En este panorama general, el sector citrícola español tiene un importante hándicap: la prevalencia del minifundismo. Este problema, además, está muy concentrado en la Comunidad Valenciana, la principal productora nacional. Mientras que en Andalucía, por ejemplo, una explotación media de cítricos en regadío tiene una dimensión de 7,4 ha, en Valencia la cifra es de tan solo 2,3 ha. En realidad, el 40 % de las explotaciones de cítricos de la comunitat no sobrepasa la hectárea de tamaño. Este minifundismo implica importantes costes más o menos ocultos. El primero es un mayor nivel de gasto por unidad de producto obtenido: mano de obra, maquinaria, suministros, etc. Además, no solo es que las explotaciones sean pequeñas, sino que muchas de ellas están compuestas por parcelas separadas entre sí, lo que también complica las labores logísticas o la mejora de los sistemas de riego. La segunda andanada de costes ya son menos evidentes, porque esta estructura desincentiva la inversión a través de las bajas rentabilidades esperadas, las dificultades para encontrar lotes de tierra de la suficiente dimensión, o el desconocimiento de las novedades a causa de la menor profesionalización; ralentizando, de paso, la diversificación y modernización varietal. Adicionalmente, el minifundio dificulta la respuesta ante amenazas de carácter global, como el ya mencionado cambio climático o el aumento de la presión de competidores de otros países.

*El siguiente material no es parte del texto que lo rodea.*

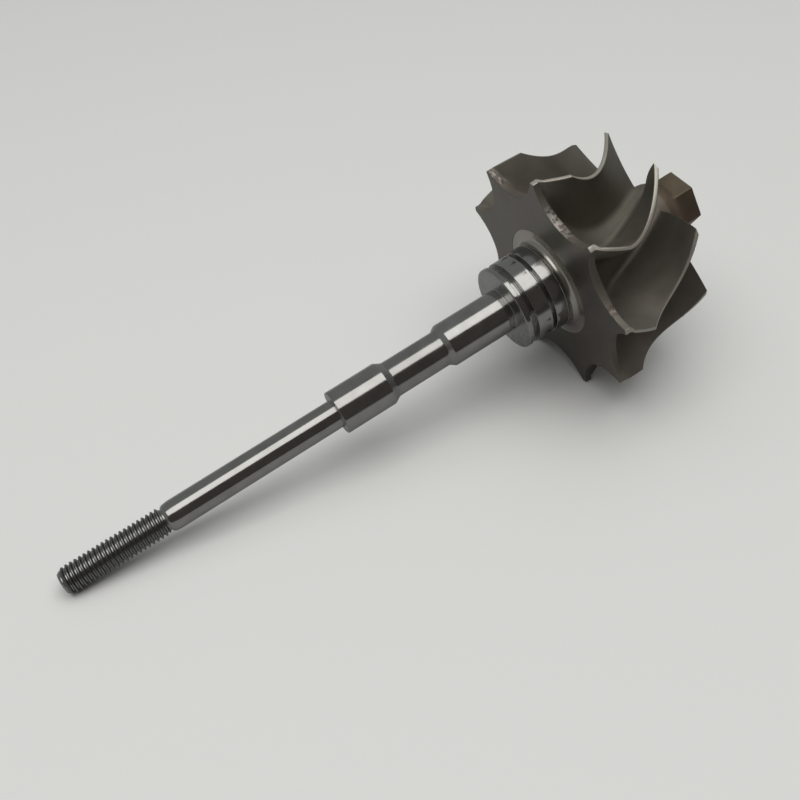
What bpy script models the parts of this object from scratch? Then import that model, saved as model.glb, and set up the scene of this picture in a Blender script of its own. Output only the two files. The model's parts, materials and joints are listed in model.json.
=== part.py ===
"""Turbocharger shaft and wheel: a ground steel shaft with a cast turbine wheel welded to its end.

The rotor is drawn along its own axis, from the threaded end to the nose of the wheel, and then laid
down as it lies on a level table: on two neighbouring tips of the wheel and on its threaded end.
"""

import math

import bmesh
import bpy
from mathutils import Matrix, Vector

MM = 0.001

# Places along the axis, measured from the shoulder that the compressor wheel is clamped against.
THREAD_END_X = -50.9 * MM
THREAD_FULL_X = -49.8 * MM
THREAD_RUNOUT_X = -32.6 * MM
SEAT_FRONT_X = -32.35 * MM
SEAT_X = -31.6 * MM
SHOULDER_X = 0.0 * MM
JOURNAL_1_END_X = 9.4 * MM
WAIST_START_X = 10.7 * MM
WAIST_END_X = 20.9 * MM
JOURNAL_2_X = 21.9 * MM
JOURNAL_2_LINE_X = (33.05 * MM, 33.2 * MM)
BOSS_X = 34.1 * MM
FIRST_GROOVE_X = (35.05 * MM, 36.25 * MM)
SECOND_GROOVE_X = (39.05 * MM, 39.85 * MM)
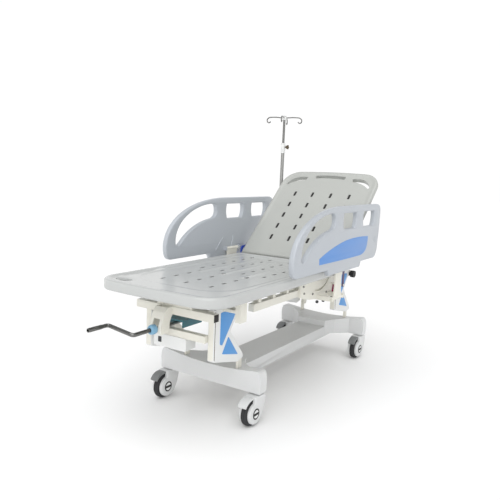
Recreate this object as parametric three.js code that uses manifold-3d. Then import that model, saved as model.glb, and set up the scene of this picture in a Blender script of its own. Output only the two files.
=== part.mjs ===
// Height-adjustable patient stretcher trolley, in millimetres, +Z up, head end at +X.
// Every named mesh is one separate piece of the trolley. The two decks, the side rails,
// the columns and the crank hang on an upper frame. Two pairs of parallel swing arms
// carry that frame on a moulded base with four braked castors.
import * as THREE from 'three';
import { mergeVertices } from 'three/addons/utils/BufferGeometryUtils.js';
import Module from 'manifold-3d';

const wasm = await Module();
wasm.setup();

// ---- driving dimensions -------------------------------------------------------------
// Lengths along X are measured from the middle of the flat platform; ORIGIN_SHIFT then
// puts the origin on the floor midway between the foot and head castors.
const ORIGIN_SHIFT = -90;
const GAP = 0.3;
const DEG = Math.PI / 180;

const DECK_FOOT_X = -980;
const DECK_HALF_WIDTH = 342;
const DECK_TOP = 672;
const DECK_RIM_BOTTOM = 626;
const DECK_SKIN_BOTTOM = 654;
const DECK_SKIN_TOP = 666;
const DECK_CORNER_R = 110;
const DECK_RIM_WIDTH = 16;
const LEG_END_X = 184;

const HINGE_X = 200;
const HINGE_Z = 655;
const BACK_LENGTH = 770;
const BACK_START = 12;
const BACK_LOW = -13;
const BACK_HIGH = 17;
const BACK_ANGLE = 43;

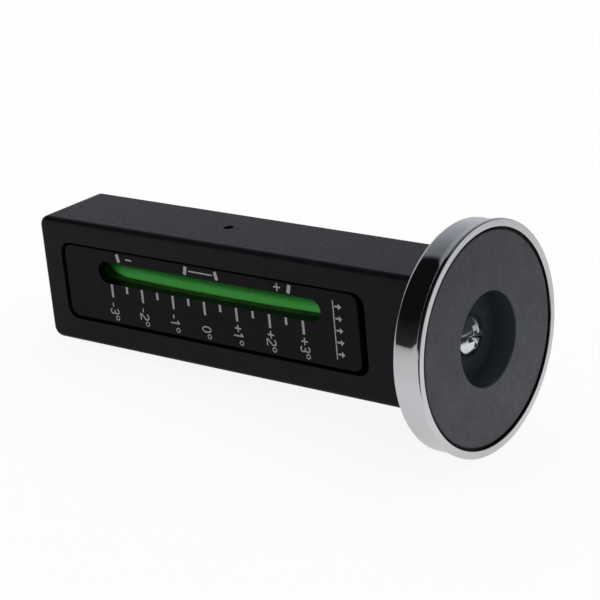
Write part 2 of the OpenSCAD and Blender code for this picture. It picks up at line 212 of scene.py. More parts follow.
def ferrite():
    """Ground ferrite face; the bore and the edges, turned away from +X, get a darker bluish grey as
    painted shade.
    """
    mat, t = new_tree("ground_ferrite")
    at = place(t)
    lines = noise(t, place(t, (1, 1, 14)), 420, 4.0)
    speck = add(t, "ShaderNodeTexVoronoi",
                {"Vector": at, "Scale": 2600.0}).outputs["Distance"]
    ground = blend_colour(t, spread(t, noise(t, at, 130, 5.0), 0, 1),
                          (0.031, 0.035, 0.042), (0.046, 0.050, 0.059))
    # painted shade: faces turned away from +X take a darker bluish grey
    facing = add(t, "ShaderNodeNewGeometry")
    split = add(t, "ShaderNodeSeparateXYZ", {0: facing.outputs["Normal"]})
    side = spread(t, split.outputs["X"], 1.0, 0.0, 0.3, 0.9)
    colour = add(t, "ShaderNodeMix", data_type="RGBA")
    t.links.new(side, colour.inputs[0])
    t.links.new(ground, colour.inputs[6])
    colour.inputs[7].default_value = (0.028, 0.035, 0.046, 1)
    first = bump(t, lines, 0.000012, 0.35)
    return finish_with(mat, t, Base_Color=colour.outputs[2],
                       Roughness=spread(t, noise(t, at, 700, 4.0), 0.42, 0.56),
                       Specular_IOR_Level=0.5,
                       Normal=bump(t, speck, 0.00002, 0.3, first))


def plated_steel(name, dark, light, rough_low, rough_high):
    """Turned metal with fine marks across its axis."""
    mat, t = new_tree(name)
    at = place(t)
    turned = noise(t, place(t, (1, 7, 7)), 1400, 3.0)
    colour = blend_colour(t, spread(t, noise(t, at, 900, 4.0), 0, 1), dark, light)
    return finish_with(mat, t, Base_Color=colour, Metallic=1.0,
                       Roughness=spread(t, noise(t, at, 1600, 3.0), rough_low, rough_high),
                       Normal=bump(t, turned, 0.000015, 0.4))


def dull_plastic(name, dark, light, rough_low=0.5, rough_high=0.7):
    """Matt moulded or cast filling, with a slight grain."""
    mat, t = new_tree(name)
    at = place(t)
    colour = blend_colour(t, spread(t, noise(t, at, 300, 4.0), 0, 1), dark, light)
    return finish_with(mat, t, Base_Color=colour,
                       Roughness=spread(t, noise(t, at, 1200, 3.0), rough_low, rough_high),
                       Specular_IOR_Level=0.3,
                       Normal=bump(t, noise(t, at, 3000, 2.0), 0.00003, 0.5))


def clear_acrylic():
    mat, t = new_tree("clear_acrylic")
    at = place(t)
    return finish_with(mat, t, Base_Color=(0.93, 0.98, 0.94, 1), IOR=1.49,
                       Transmission_Weight=1.0, Specular_Tint=(0.10, 0.13, 0.10, 1),
                       Roughness=spread(t, noise(t, at, 500, 3.0), 0.01, 0.05),
                       Normal=bump(t, noise(t, at, 900, 2.0), 0.00001, 0.2))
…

Fuente: Encuesta de estructuras agrarias, MAPA.
Recientemente se ha sumado al campo español un nuevo fenómeno, desconocido en nuestras latitudes, pero ya habitual en otras. La entrada en el negocio de fondos de inversión, con operaciones que en los últimos meses están saltando a las primeras páginas de los medios de información económica. Por un lado, es el fruto del éxito indudable del sector agroalimentario nacional, resultando finalmente atractivos para los inversores generalistas. Por otro lado, sin embargo, es una vuelta de tuerca más en los procesos de cambio estructural a los que nos hemos referido. La entrada de capital en las empresas seguramente va a beneficiar al sector a corto plazo, pero también lo va a cambiar, exigiendo una mayor profesionalidad y, posiblemente también, una menor componente sentimental y de apego al territorio.
Por tanto, al margen de la situación coyuntural del mercado de los cítricos en esta campaña, hay una serie de factores estructurales que debemos procurar modificar. Dada nuestra posición de líderes globales de este mercado, aún disponemos de margen para llevar a cabo los cambios necesarios. Aún podemos decidir qué fórmulas emprender para procurar un menor coste social, aún podemos buscar soluciones en las que todos ganen. Si dejamos que pase el tiempo, seguro que el mercado motivará que se lleven a cabo los cambios necesarios… Pero entonces, no tendremos capacidad para amortiguar el daño de los perdedores.